Attiya had left a few days earlier with his family, after villagers, angered by the rumor, threatened to kill him.
Thabet says they dragged her other daughter-in-law, a teacher, from the second floor of the house and started beating her. Her terrified children hid behind a sofa.
One of the men hit Thabet's son-in-law and stabbed her grandson in the shoulder. Then the mob poured gasoline inside the house and set it on fire.
"They burned the house and everything in it," Thabet says. "They burned it. And we walked away — we were in shock."
Thabet had gone to the police the night before to register a threat she had heard about burning Christian houses. She says they told her to go home.
At first, she didn't want to file a complaint about the attack. A few days later, the regional prosecutor insisted that she tell him what happened.
The whole family ended up leaving the village. "We tried to go home, and they said, 'None of you can come back. Don't enter the village. It's not your village,' " she says.
Like many in Egypt's countryside, Thabet can't read or write. Although she would have liked to go to school, girls in her village were kept at home. She says she has found the courage to tell her story because she wants justice.
For two months after she filed her complaint, village leaders tried to persuade her to agree to local reconciliation — a process that bypasses courts and in which victims are often pressured to agree to a settlement.
"We did not agree about reconciliation. We said we take our rights, then we reconcile," she says.
Egypt's Coptic Christian Church has taken up Thabet's case. It sees the attack she suffered as a dangerous precedent that needs to be openly punished to prevent similar attacks.
"Her case is the first time the church said 'no,' and it forced the state to take the legal route rather than the reconciliation," Bishop Makarios, the church's highest official in Minya province, tells NPR.
"What happened is different than the murders and destroying the churches, shops and houses. It is different than the discrimination in jobs and universities," he says. "All of this we endure. But this humiliation? What is left if you strip a lady from her clothes?"
After centuries of persecution — starting with the Romans in the early days of Christianity — Egypt's Coptic Christians say their church has been built on the blood of martyrs. But in the country's conservative Arab society, dishonoring a woman — and, by extension, her family and entire community — is often seen as the ultimate insult.
The case has been postponed twice for lack of evidence, most recently in January. Makarios says he expects it be reopened soon.
The attack was so shocking that President Abdel-Fattah el-Sissi — who enjoys support from many Egyptian Christians — ordered the army to rebuild Thabet's burned-down house. Thabet says it has been rebuilt, but it is an empty shell. She says her family was left with no money to replace furniture or anything else. To put food on the table in the village where they are staying, her husband, now 80, has resorted to working as a field laborer for less than $2 a day.
Thabet says her son Attiya can't leave the house to work because townspeople have threatened to kill him.
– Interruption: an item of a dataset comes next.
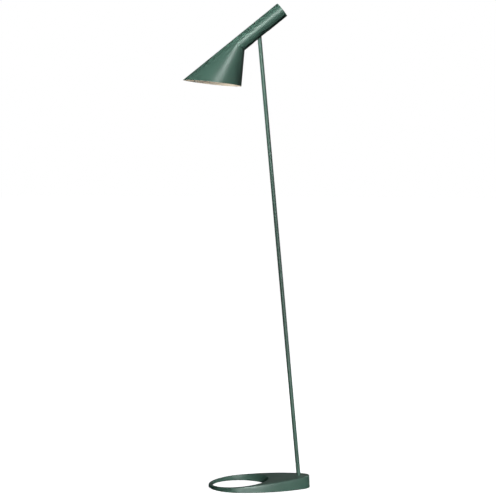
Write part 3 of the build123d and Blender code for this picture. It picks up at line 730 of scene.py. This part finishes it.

She says worse than the attack itself is that it has separated her family. Her elder son, a teacher, moved to Cairo with his wife and daughter after the attack.
"We can't go back to the village," she says. "They are threatening [Attiya] and threatening us. They say none of you can go back."
Of roughly 50 Christian families living in Karm, Attiya says more than half moved away after the attack.
"Our village, Karm, does not have a lot of Christians. So [Muslims] come from other villages and do and say what they want to Christians there because we are poor and simple — and they know even if they curse us or hit us, we will keep quiet," he says.
His mother says despite the attack, she still wants to go back to her house — after she gets justice.
"Whenever we try to go home, they threaten us," she says. "I am a Coptic woman and an Egyptian citizen."